Other cities predicted to receive above-normal winter snowfall include Fargo, Green Bay, Chicago, Omaha, Minneapolis, Detroit and Cleveland.
Bastardi predicts severe cold will hit Alaska and western and central Canada.
“The Canadian winter will be as harsh as last year’s was gentle,” Bastardi said.
The Farmer’s Almanac seems to generally agree with him, According to the 2010 Farmers’ Almanac, temperatures will average below normal for about three-quarters of the nation. Numbingly cold temperatures are predicted to predominate from roughly east of the Continental Divide to west of the Appalachians. The coldest temperatures will be over the northern Great Lakes and the Upper Peninsula of Michigan. But acting almost like the bread of a sandwich, to this swath of unseasonable cold will be two regions with temperatures that will average closer to normal—the East and West coasts.
Near-normal amounts of precipitation are expected across the eastern third of the country, as well as over the Pacific Northwest and Northern Plains, while drier-than-normal conditions are forecast to occur over the Southwest and the Upper Midwest/Great Lakes … that, sorry to say, includes the Eastern Sierra. Only the Central and Southern Plains are expected to receive above-average amounts of precipitation.
Fear not, however … according to the Almanac, just because three-quarters of the country is predicted to see near- or below-average precipitation this winter, that doesn’t mean there won’t be any winter storms! On the contrary, significant snowfalls are forecast for parts of every zone.

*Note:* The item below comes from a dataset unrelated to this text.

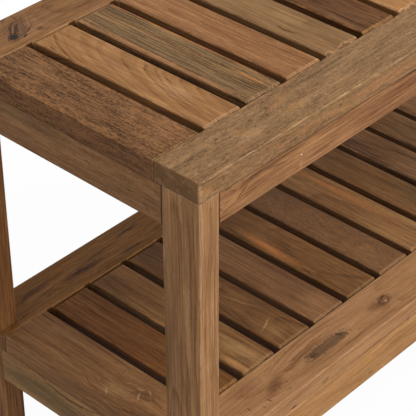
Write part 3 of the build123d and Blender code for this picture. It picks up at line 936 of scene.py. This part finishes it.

This weekend’s forecast calls for a colder, deeper system coming in. Sheckter said the system that just came through might slow down and spin up over the Midwest and provide blocking. “Northern California should get a good shot of moisture, then Southern regions should get theirs. Central California may get some precipitation, but that’s only if the system doesn’t get cut off,” Sheckter advised, which at press time was a possibility.
On a positive note, however, October marked Sheckter’s 30th anniversary forecasting weather for the media and the public. Last weekend, one could say he was given quite an anniversary present!